» Data entries:
[Start]

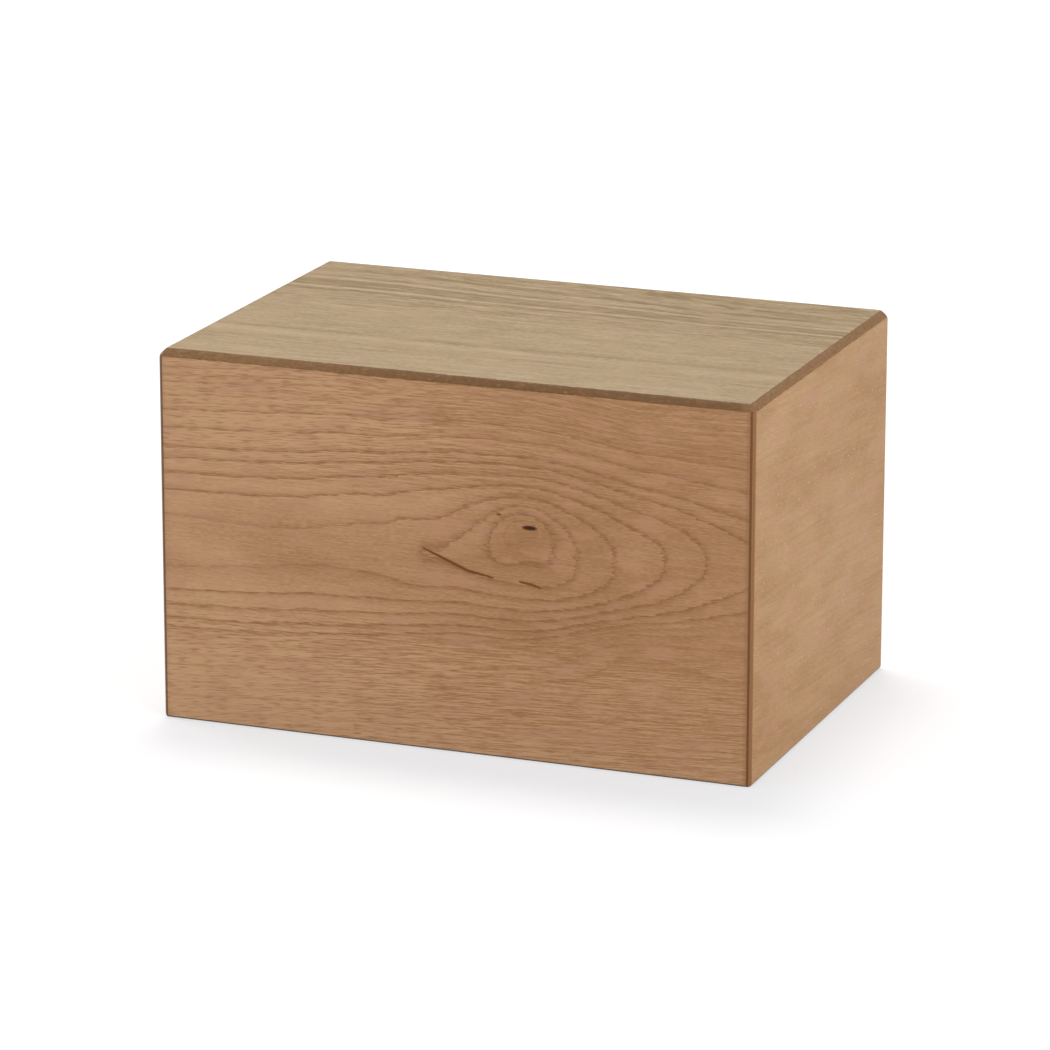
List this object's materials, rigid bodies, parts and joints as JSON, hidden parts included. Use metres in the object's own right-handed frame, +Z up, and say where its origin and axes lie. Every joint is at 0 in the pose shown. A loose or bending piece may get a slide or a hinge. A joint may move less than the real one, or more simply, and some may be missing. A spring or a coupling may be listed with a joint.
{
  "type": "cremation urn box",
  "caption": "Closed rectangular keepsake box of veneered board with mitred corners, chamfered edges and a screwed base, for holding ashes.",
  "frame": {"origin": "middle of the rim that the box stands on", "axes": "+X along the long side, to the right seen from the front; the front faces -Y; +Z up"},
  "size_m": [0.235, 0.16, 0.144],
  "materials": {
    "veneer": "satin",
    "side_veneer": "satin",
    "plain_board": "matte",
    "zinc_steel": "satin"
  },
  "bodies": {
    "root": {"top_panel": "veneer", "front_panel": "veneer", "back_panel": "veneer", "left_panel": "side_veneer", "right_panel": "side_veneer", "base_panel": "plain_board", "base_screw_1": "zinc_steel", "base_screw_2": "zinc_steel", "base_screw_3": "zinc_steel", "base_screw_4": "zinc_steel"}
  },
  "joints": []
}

[End]
[Start]

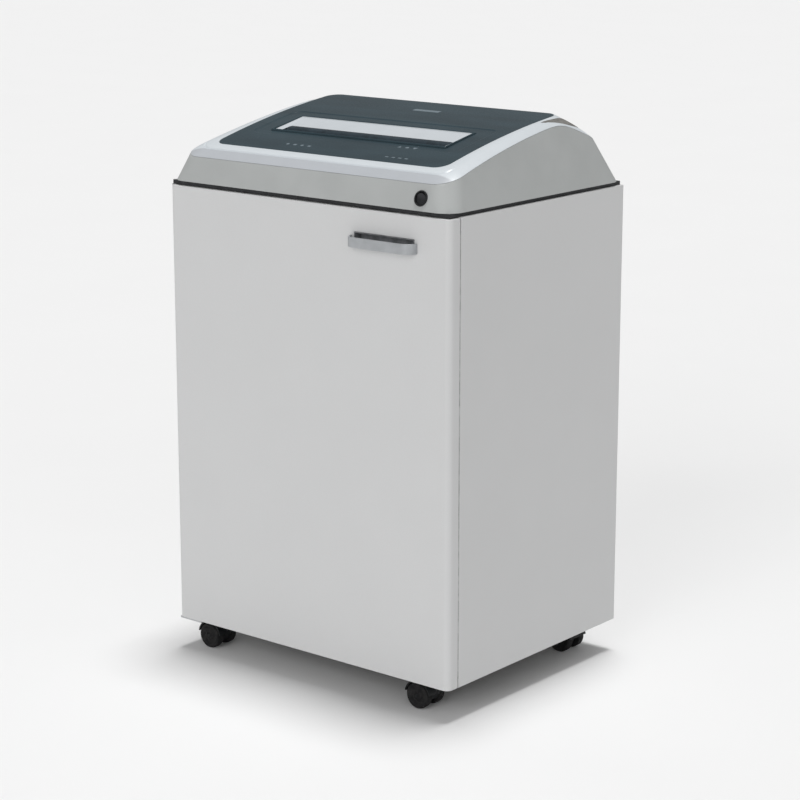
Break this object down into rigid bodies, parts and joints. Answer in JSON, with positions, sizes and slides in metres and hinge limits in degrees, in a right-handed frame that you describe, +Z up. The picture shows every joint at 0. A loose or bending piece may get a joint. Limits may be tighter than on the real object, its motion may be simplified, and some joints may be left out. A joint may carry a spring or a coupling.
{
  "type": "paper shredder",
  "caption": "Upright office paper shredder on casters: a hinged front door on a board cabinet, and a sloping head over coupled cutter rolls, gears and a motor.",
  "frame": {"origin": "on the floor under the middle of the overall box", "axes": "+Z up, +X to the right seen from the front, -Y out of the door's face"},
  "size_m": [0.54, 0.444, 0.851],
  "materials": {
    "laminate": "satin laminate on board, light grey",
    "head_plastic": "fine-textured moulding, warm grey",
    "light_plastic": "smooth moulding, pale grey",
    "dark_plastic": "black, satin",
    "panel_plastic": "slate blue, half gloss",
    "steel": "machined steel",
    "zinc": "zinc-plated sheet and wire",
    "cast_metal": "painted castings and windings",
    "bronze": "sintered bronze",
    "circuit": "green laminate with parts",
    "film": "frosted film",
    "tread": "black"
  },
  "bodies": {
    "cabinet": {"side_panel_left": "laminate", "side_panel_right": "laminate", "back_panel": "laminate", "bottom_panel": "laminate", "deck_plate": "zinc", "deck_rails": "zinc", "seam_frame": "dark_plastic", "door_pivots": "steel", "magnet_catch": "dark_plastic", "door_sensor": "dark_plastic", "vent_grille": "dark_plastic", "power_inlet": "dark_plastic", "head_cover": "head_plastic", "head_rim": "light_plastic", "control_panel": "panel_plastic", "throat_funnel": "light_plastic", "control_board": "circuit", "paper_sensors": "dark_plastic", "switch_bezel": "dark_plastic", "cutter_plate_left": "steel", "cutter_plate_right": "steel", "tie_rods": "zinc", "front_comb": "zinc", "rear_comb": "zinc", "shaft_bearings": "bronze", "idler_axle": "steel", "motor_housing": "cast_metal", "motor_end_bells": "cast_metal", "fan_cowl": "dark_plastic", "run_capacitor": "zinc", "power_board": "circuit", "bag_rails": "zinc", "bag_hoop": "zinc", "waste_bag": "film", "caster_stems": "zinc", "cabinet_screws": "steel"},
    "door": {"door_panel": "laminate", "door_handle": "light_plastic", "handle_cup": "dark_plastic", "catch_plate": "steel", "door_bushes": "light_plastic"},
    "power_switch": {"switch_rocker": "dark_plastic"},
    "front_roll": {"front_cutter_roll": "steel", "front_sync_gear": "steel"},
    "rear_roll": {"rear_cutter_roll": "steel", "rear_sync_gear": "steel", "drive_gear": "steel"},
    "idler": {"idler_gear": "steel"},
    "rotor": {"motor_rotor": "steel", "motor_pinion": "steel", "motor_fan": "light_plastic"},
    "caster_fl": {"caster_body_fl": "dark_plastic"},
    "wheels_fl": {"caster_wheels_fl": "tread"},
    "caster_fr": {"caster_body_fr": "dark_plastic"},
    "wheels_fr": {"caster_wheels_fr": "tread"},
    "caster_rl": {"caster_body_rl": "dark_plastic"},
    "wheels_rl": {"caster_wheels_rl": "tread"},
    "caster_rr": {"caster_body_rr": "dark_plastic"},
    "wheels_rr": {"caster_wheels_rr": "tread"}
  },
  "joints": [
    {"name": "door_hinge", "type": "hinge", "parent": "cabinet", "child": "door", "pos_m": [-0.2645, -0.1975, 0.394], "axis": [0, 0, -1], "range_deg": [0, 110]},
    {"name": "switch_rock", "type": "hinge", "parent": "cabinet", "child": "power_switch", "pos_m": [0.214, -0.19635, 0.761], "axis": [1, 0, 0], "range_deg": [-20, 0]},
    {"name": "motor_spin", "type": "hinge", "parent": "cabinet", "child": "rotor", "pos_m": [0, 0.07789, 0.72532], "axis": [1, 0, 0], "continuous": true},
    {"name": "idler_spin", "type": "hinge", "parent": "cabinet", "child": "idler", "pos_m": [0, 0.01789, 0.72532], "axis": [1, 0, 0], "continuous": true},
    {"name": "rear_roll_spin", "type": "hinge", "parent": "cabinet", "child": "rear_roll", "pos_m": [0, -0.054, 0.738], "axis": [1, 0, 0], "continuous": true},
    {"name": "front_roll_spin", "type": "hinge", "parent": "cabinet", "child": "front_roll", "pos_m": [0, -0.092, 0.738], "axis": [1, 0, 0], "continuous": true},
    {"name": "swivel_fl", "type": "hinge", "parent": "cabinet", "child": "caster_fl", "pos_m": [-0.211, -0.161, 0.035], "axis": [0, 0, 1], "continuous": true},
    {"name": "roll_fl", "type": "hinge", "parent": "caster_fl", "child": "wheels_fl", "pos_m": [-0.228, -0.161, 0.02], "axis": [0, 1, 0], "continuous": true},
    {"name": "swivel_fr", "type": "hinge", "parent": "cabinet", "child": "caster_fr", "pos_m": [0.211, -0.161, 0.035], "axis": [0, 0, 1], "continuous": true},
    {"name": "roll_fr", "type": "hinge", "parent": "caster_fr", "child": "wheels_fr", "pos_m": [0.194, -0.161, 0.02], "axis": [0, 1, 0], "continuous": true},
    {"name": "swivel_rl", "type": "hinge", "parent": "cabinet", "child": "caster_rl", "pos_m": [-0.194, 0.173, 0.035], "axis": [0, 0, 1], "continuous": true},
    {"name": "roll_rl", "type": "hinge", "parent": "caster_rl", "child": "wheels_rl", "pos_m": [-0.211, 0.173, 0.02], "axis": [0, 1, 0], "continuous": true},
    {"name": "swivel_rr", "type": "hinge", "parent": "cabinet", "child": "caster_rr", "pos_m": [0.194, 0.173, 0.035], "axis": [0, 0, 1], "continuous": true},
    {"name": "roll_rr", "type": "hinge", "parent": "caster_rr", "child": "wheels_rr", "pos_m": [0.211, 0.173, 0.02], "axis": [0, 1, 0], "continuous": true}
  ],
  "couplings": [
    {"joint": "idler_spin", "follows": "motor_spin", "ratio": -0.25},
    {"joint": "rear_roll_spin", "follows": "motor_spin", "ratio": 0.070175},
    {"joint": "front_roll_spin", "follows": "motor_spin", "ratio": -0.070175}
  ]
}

[End]
[Start]

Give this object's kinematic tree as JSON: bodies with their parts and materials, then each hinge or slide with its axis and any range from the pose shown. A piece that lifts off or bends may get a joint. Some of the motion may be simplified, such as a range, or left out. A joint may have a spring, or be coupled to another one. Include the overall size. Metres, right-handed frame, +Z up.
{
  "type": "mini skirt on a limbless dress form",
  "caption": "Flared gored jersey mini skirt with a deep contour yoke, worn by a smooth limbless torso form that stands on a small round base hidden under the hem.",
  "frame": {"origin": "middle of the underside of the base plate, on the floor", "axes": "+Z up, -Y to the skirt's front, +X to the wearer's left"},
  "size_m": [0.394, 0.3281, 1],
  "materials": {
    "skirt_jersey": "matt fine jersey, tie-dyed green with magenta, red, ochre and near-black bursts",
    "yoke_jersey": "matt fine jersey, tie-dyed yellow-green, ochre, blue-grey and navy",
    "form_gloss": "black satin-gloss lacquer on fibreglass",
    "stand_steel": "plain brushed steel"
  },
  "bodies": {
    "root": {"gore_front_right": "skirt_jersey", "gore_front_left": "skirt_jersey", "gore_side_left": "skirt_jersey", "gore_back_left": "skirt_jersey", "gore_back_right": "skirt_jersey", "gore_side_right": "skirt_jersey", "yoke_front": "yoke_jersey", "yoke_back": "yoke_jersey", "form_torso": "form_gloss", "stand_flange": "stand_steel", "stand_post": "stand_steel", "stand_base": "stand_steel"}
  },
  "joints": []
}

[End]

» Exercise: Find every line containing the word "bending", then give the total and nothing more.

» Answer below: 2